España es el tercer país de la Unión Europea (UE) donde es mayor la proporción de personas que tienen 80 años o más: el 6% de la población. Estamos seis décimas por encima de la media y sólo por debajo de Italia (6,7%) y Grecia (6,5%). Es un indicador que el Instituto de Estudios Económicos, servicio de estudios de la patronal CEOE, utiliza para subrayar el avance del envejecimiento demográfico, una preocupación económica perenne por la presión que ejerce sobre el gasto público a través de las pensiones y de la sanidad.

Los octogenarios eran el 3,6% de los españoles en 2000, de modo que su peso relativo ha crecido aceleradamente, aunque no todo viene de que los individuos nos hagamos mayores. La emigración derivada de la crisis, incluido el retorno de una parte de los inmigrantes que llegaron a España durante el ciclo de expansión económica, ha envejecido nuestra población y probablemente contribuido a contener el envejecimiento de otros. Por ejemplo, el de Alemania, gracias a los jóvenes ingenieros que España está exportando.

El referido Instituto subraya cómo las primeras posiciones están ocupadas por países del sur: Italia (6,7%), Grecia (6,5%) y España (6%). Es quizá una forma de poner el foco en el hecho de que las poblaciones más envejecidas son precisamente aquellas que presentan tasas de paro más severas y con economías menos robustas. Por tanto, las que encaran retos de mayor calibre por el envejecimiento.
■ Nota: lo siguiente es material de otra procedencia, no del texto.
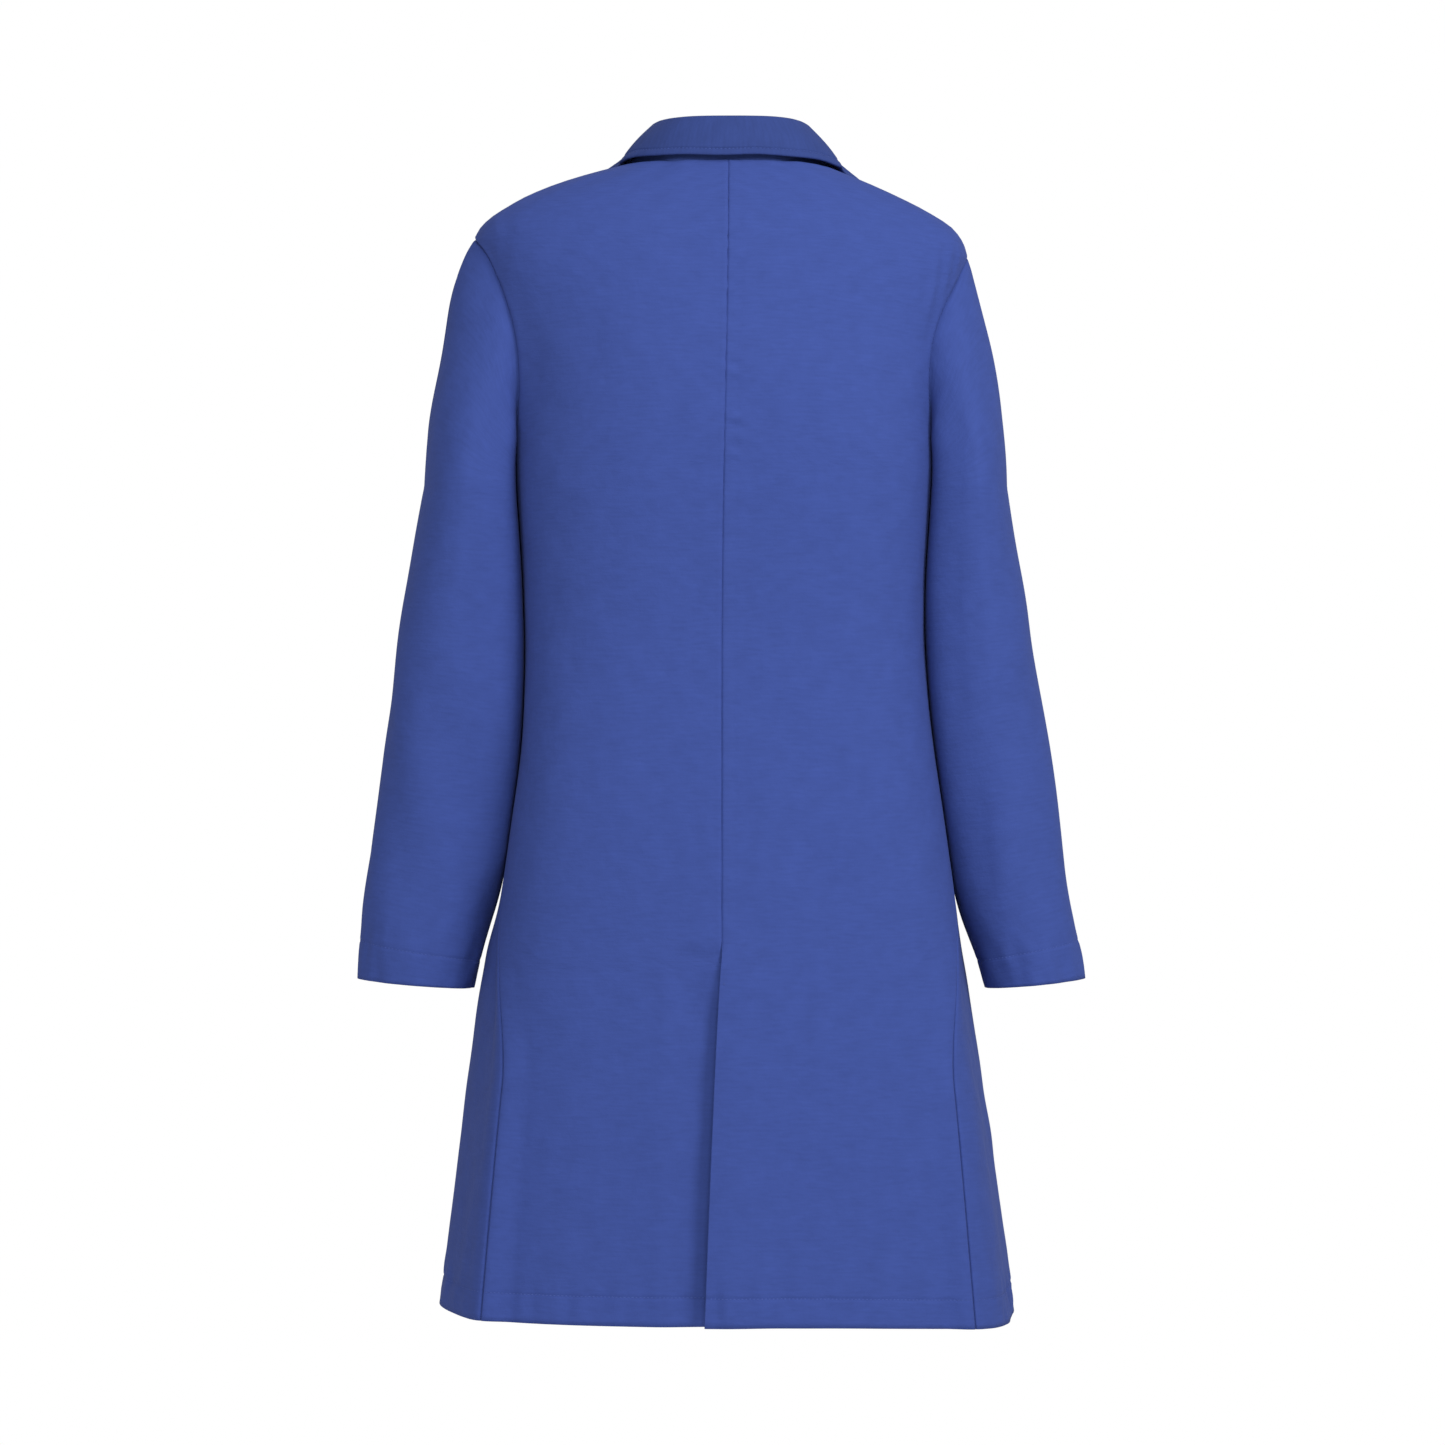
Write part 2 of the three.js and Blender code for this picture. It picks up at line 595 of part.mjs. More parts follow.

Desafíos llenos de preguntas inquietantes y con respuestas que necesariamente terminan por ser más ideológicas que técnicas. ¿Cómo conseguir en países tan envejecidos el crecimiento económico que nos permita hacer frente a los gastos que supone envejecer? Las tendencias dominantes están conduciendo más a reducir la generosidad de los sistemas públicos de protección (elevar la edad de jubilación, desconectar las pensiones de la inflación, ampliar los copagos sanitarios...) que a recomponer y potenciar los mecanismos de redistribución de la riqueza (los impuestos progresivos) que están precisamente en la base de la creación del Estado del bienestar. La disciplina de la globalización y sus exigentes condiciones de competitividad han hecho prevalecer entre las elites un discurso cómodo para ellas: un aumento del gasto social y por tanto de los impuestos está necesariamente reñido con el progreso económico.

Algunas respuestas pueden estar en la misma estadística que maneja el Instituto de Estudios Económicos. Por ejemplo, en los resultados de Dinamarca y Holanda, con tasa de envejecimiento de las más bajas (4,4% y 4,3% de población mayor de 80 años, respectivamente) y con una regulación avanzada para la conciliación de la vida laboral y familiar, que favorece al natalidad y la productividad, en la medida en que las empresas retienen el talento.

Y hay más datos que merece la pena manejar para formarse una opinión sobre este mismo asunto e identificar prioridades: España es uno de los países del mundo con mayor esperanza de vida al nacer (83 años, cuatro más que en EEUU, primera economía del mundo), un indicador estadístico que informa sobre la longevidad de muchos y también de la extraordinariamente baja mortalidad infantil, una de las señales potentes de progreso social de un territorio.

Además de la dieta mediterránea y del clima, algo habrá influido en todo ello nuestro sistema universal de sanidad pública y unas pensiones que por lo común permiten una existencia digna en los últimos años. Tesoros para seguir llegando a viejos.